AB: … which I also seem to recognize as having an important political value.
Yes, my research recognizes and wants to participate in what specialists define as a geological turn (ed: literally, geological turning point), a change of perspective with potentially enormous consequences. Among the notions that I formulate in my research and which I think have political and social implications is that of “geological debt”: a concept that I define as the debt that every human work has towards the planet and more specifically with the geosphere, if we adopt a geological-based reading of human culture and its expressions (including architecture) which leads them back to their terrestrial origins. Admitting the existence of a geological debt means evaluating from a new perspective the fundamentally extractive nature of many human activities, their consequences on the environment and the resulting imbalances on a planetary scale. These are questions that continually return in my thesis and in the academic and popular articles I write on these topics. My goal is not so much to point the finger at harmful practices, to denounce or condemn this or that activity, but rather to propose an update to architects.

AB: In your opinion, what could be the impact of the geological turn, in general, and of your reflections, more specifically, on the architect’s work, on the way of thinking, designing and building architecture?

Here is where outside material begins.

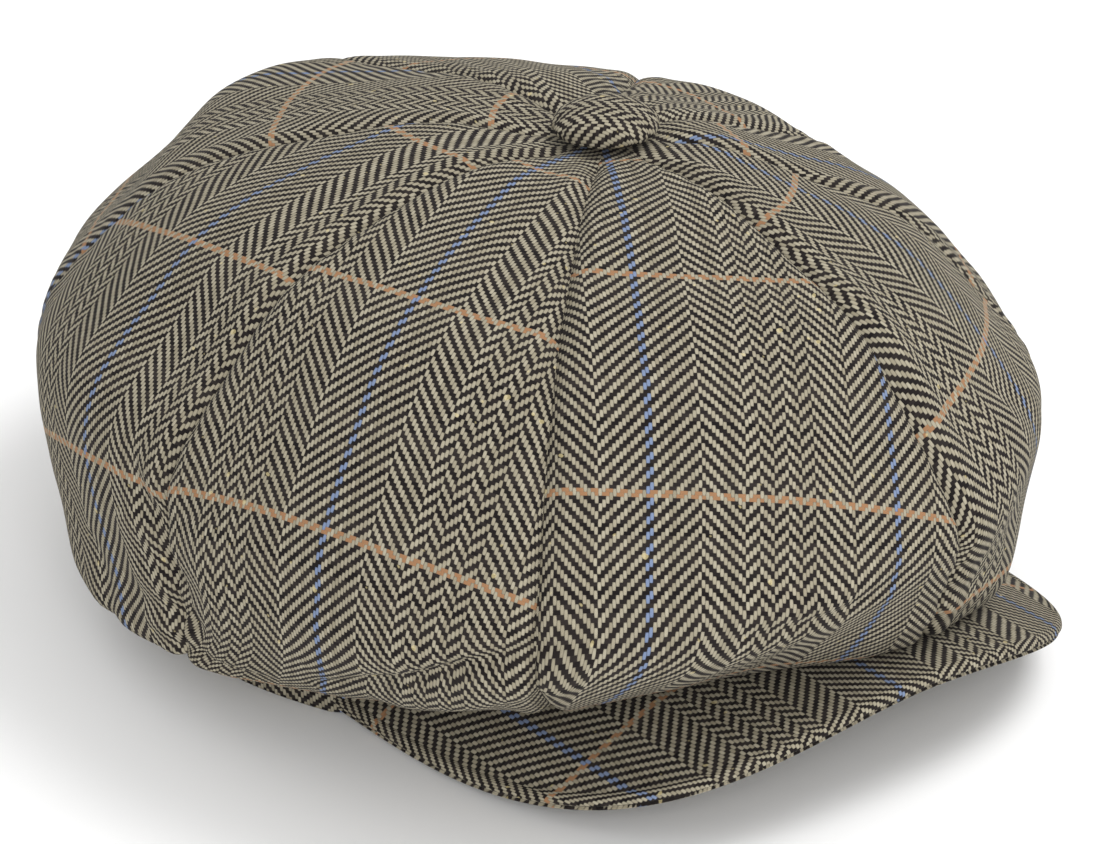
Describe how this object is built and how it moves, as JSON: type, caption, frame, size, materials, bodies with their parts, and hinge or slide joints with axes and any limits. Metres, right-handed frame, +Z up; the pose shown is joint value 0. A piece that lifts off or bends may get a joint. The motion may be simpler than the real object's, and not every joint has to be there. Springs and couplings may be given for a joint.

In addition to the Great Cave, during the trips I made with my ETH students I came across other architecture and places that powerfully demonstrate the blurring of the boundaries between geological and architectural, between mineral and biological. To stay in Italy, I think of Bagni San Filippo, in Tuscany, the Tivoli quarries and Villa d’Este with its fountains. Visiting these places in sequence allowed me and them to directly visualize different stages in the life of the materials – in this case travertine – from extraction to architectural modeling to modification by biological life. I believe that a new understanding of materials, their nature and their origin can translate into a greater empathy of architects towards the non-living and in a greater awareness of the history of the earth in which their design and material choices participate. On a practical level, it could also mean much greater attention in selecting the material with which to build. The latter would no longer be based only on aesthetic, technological and budgetary considerations, but also on assessments of a more specifically geological nature. I believe that the architect’s work would be enriched, more cultured and closer to current global issues. It’s about understanding that geology is architecture and that architecture never stops having a geological life, not even after its construction.